Доступ на церемонии в замок имели, как правило, лишь «знатные обоего пола особы в первых пяти классах состоящие, а также гвардии и армии штап- и обер-офицеры». Еженедельные «кавалерские собрания» такого рода носили характер своеобразного смотра всего столичного дворянства. Правда, некоторых не пользовавшихся расположением императора и нежелательных для него особ, по его повелению, «за кавалергардов», то есть в парадные покои замка не пропускали. (В число этих париев одно время входил и придворный поэт Державин, отличавшийся весьма строптивым нравом.)

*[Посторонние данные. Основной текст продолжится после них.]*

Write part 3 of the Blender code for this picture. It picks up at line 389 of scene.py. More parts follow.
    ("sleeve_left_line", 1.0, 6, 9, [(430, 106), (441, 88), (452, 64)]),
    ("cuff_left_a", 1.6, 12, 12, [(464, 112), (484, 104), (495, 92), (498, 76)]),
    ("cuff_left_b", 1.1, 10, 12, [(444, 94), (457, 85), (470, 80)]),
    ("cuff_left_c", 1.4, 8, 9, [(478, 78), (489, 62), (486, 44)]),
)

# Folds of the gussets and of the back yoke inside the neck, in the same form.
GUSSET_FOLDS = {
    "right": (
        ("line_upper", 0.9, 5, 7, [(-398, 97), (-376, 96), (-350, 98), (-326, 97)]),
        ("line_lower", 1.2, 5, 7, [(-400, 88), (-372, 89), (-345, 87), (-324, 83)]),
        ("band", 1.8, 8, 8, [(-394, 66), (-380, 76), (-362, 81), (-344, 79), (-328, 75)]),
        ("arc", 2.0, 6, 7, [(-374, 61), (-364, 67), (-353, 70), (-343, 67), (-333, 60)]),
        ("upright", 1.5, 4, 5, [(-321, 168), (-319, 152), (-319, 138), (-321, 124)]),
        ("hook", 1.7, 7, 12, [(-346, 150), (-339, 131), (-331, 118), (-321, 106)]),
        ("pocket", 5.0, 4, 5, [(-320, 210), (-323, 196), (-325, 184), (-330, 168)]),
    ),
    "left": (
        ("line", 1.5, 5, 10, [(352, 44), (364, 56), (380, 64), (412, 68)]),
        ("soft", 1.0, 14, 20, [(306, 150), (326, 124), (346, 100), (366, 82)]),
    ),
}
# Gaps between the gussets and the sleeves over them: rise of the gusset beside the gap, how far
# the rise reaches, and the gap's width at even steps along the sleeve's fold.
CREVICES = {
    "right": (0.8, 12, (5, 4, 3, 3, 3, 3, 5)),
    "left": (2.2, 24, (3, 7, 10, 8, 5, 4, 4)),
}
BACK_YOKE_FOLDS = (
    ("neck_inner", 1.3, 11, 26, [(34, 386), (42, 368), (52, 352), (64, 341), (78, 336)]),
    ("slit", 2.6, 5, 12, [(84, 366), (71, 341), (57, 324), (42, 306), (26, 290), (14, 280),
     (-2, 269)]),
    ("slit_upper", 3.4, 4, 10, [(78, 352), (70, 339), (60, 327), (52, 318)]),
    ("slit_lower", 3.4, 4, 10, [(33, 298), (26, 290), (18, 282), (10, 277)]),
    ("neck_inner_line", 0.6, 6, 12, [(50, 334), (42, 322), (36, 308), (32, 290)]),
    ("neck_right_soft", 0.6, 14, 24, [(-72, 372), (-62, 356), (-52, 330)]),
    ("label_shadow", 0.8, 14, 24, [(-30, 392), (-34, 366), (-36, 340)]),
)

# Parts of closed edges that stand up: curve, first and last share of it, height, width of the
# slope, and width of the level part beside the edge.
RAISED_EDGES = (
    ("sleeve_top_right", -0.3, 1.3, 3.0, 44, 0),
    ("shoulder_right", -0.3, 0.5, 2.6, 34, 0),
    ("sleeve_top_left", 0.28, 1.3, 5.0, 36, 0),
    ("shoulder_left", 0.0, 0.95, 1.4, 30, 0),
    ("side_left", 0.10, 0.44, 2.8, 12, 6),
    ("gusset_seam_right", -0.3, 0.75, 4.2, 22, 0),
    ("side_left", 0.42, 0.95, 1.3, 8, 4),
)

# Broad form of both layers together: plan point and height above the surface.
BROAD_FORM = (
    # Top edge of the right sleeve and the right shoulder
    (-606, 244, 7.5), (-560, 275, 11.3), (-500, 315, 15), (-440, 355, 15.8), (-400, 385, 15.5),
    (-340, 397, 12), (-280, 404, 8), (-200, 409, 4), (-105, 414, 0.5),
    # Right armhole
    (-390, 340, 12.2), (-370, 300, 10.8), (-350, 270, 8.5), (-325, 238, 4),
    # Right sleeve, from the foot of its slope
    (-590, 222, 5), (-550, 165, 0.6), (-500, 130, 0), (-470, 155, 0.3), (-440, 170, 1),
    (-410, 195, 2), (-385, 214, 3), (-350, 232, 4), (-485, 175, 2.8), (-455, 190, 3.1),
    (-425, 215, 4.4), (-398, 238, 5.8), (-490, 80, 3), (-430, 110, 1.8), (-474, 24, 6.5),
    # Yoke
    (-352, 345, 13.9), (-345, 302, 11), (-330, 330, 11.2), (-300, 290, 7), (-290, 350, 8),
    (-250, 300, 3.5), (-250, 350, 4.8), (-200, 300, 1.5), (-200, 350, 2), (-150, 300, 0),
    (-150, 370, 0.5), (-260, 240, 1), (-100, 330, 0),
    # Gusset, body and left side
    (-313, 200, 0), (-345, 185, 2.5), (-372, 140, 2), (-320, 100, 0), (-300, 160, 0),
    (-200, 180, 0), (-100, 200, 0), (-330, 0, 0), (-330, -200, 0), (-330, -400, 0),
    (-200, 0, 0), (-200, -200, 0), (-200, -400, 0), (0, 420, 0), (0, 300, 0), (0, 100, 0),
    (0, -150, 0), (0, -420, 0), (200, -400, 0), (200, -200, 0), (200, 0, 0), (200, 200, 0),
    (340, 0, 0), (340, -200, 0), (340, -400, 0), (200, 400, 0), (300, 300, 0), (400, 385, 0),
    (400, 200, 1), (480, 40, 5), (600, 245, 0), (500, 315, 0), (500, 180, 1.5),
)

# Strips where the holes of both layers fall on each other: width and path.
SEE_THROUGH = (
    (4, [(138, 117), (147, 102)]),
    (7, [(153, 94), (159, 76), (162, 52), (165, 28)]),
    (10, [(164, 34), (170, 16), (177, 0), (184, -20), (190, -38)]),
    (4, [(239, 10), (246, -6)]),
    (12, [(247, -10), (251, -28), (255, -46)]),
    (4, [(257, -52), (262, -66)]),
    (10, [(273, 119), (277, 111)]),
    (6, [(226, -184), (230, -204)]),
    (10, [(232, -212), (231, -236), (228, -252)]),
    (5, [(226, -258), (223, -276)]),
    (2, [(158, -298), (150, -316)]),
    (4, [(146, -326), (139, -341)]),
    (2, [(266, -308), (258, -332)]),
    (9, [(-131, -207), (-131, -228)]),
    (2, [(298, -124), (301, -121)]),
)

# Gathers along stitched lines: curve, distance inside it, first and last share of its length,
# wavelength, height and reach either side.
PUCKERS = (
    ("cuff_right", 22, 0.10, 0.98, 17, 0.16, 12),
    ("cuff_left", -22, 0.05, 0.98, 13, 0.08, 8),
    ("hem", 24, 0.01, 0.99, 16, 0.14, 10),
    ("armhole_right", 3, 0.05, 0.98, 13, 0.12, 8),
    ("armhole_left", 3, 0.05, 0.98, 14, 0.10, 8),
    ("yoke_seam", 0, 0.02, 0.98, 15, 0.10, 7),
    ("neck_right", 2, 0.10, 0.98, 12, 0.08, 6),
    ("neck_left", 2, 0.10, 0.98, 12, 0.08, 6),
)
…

Все меры охраны и безопасности были направлены вовне замка, а заговор зрел и набирал силу фактически внутри его, в ближайшем окружении императора [137].

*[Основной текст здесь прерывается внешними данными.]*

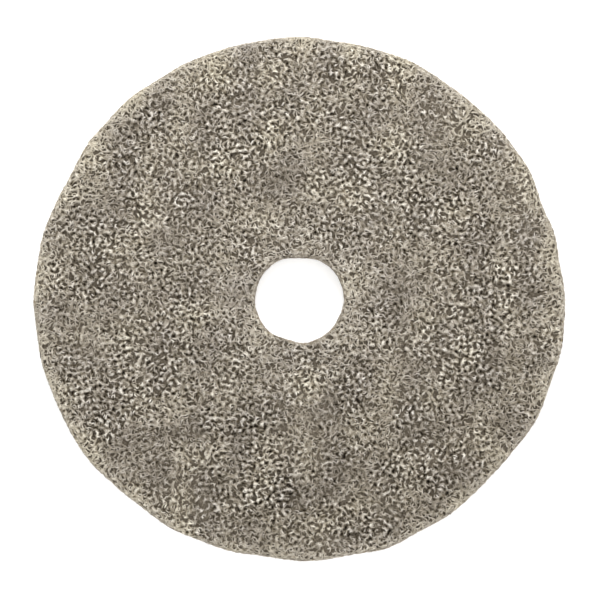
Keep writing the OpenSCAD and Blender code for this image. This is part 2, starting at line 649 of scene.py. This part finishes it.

Преображенский офицер М. Леонтьев вспоминает, что главная идея заговора, заключавшаяся в замене преображенцев на семеновцев, не прошла мимо внимания Павла — только он дал ей совершенно иную оценку. Недовольный император рано утром 11 марта на разводе накричал на командира второго батальона генерала Мозавского и сделал выговор великому князю Александру, но никаких практических последствий для караульно-охранной службы в Михайловском замке в роковую ночь это уже не имело.

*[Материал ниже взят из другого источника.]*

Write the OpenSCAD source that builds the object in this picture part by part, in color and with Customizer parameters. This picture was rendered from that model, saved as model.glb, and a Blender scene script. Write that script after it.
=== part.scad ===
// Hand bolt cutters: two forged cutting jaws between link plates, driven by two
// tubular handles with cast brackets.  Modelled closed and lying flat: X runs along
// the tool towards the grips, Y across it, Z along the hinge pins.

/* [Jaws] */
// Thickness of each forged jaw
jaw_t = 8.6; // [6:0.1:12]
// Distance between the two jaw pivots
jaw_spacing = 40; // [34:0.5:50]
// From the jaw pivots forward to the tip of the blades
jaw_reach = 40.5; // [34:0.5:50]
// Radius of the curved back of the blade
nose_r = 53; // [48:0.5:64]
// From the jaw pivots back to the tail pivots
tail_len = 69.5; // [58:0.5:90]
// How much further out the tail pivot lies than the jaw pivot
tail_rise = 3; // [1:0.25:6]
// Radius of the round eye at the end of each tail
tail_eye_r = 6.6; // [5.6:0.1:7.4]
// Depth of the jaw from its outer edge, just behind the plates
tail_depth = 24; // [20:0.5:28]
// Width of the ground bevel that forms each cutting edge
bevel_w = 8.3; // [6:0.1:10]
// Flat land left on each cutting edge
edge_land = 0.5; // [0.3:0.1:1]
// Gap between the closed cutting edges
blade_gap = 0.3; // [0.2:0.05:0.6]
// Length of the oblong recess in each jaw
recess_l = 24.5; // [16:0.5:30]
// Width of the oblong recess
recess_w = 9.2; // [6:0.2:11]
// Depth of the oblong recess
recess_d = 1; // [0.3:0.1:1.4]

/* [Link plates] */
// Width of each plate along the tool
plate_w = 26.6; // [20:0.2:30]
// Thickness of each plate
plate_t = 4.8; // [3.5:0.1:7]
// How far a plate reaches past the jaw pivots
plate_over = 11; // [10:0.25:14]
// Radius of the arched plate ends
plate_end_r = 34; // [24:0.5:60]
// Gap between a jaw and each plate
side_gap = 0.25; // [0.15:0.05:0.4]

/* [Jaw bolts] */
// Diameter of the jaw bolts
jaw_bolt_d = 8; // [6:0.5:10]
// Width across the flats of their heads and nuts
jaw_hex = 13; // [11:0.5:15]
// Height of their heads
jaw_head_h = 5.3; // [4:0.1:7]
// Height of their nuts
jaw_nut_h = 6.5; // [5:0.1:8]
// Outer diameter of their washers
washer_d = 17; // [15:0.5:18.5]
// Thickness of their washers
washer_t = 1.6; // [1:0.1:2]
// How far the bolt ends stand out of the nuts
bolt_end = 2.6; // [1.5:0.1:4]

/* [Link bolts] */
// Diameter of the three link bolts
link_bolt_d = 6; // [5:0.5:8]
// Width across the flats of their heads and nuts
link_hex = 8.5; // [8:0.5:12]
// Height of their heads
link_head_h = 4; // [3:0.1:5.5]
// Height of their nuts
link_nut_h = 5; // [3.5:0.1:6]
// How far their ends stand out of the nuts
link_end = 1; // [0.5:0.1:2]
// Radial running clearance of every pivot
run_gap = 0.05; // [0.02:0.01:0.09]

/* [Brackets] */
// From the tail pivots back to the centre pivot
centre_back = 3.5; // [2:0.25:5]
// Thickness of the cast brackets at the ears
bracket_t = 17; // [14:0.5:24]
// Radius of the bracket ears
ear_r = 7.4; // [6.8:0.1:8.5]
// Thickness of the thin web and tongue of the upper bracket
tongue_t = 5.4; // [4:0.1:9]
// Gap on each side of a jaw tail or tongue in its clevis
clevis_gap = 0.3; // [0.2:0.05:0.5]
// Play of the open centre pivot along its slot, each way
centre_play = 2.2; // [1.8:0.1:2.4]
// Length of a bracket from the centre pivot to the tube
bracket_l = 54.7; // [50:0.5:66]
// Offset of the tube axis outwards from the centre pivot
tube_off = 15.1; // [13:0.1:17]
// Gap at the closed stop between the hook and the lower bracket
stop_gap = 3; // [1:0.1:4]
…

Кто же из заговорщиков имел моральное право претендовать на сомнительные лавры участника цареубийства? «Нас оставалось всего 12 человек», — утверждал генерал Л. Л. Беннингсен в пересказе А. Ф. Ланжерона — единственный из них, кто оставил письменные свидетельства тех драматических событий. Усилиями мемуаристов-современников для истории сохранились их имена. Вот они: братья Николай и Платон Зубовы, генерал Л. Л. Беннингсен, гвардейские офицеры Я. Ф. Скарятин, А. В. Аргамаков, И. М. Татаринов, В. М. Яшвиль. Упоминаются ими, но значительно реже, имена четырех других офицеров: Е. С. Горданова, В. А. Мансурова, Д. Н. Бологовского и И. Г. Вяземского и, наконец, безымянный камердинер-француз князя Платона Зубова.
…Итак, вместе с историком Н. Я. Эйдельманом последуем за этими господами вверх по винтовой лестнице. Вот они уже поднялись в бельэтаж, «вдоль стен, многочисленных скульптурных украшений, портретов — в сыром тумане и свечном дыму — 10–12 беннигсеновцев с „дрожащим Зубовым“ во главе входят в маленькую кухоньку, смежную с прихожей, перед царской спальней». На их пути возникает караульный Агапеев — рядовой 3-й роты 3-го гренадерского батальона Семеновского полка. Н. Зубов наносит солдату удар саблей в затылок, тот падает, обливаясь кровью. Вот они, тяжело дыша, сгрудились у закрытой двери, ведущей в небольшую комнату, где на посту постоянно находились два камер-гусара. Среди них, как мы уже упомянули, был капитан А. В. Аргамаков, дежурный адъютант лейб-гвардии Преображенского полка и плац-майор Михайловского замка, в обязанности которого входило докладывать императору в любое время суток о чрезвычайных происшествиях в городе. Сдерживая дыхание, он громко стучит затянутой в перчатку рукой в дверь и кричит, что в городе начался пожар и ему велено срочно доложить об этом государю. Его голос хорошо известен камер-гусарам, и они тут же открывают дверь. Заговорщики шумной толпой врываются в их небольшое служебное помещение. Именно здесь им в первый и в последний раз было оказано вооруженное сопротивление в замке. Один из камер-гусаров храбро защищал свой пост и получил от нападавших удар саблей. Второй испугался и убежал, своими криками пытаясь поднять тревогу [138].
Камер-гусары, стоявшие на посту № 1 у спальни императора, не входили ни в один из гвардейских полков, а были фактически дворцовыми служащими. Слово «камер» в их названии являлось составной частью наименований некоторых придворных чинов и званий, означавших «приближенный». Так, «камер-юнкер» был придворным чином, а «камер-паж» — придворным званием, в то время как «камер-фурьер» был должностью не придворной, а «при высочайшем дворе». По аналогии с ним камер-гусар был «гусаром при высочайшем дворе» и подчинялся соответственно не военному начальству, а дворцовому. Именно поэтому камер-гусары оказали сопротивление гвардейским офицерам, ворвавшимся в их караульное помещение.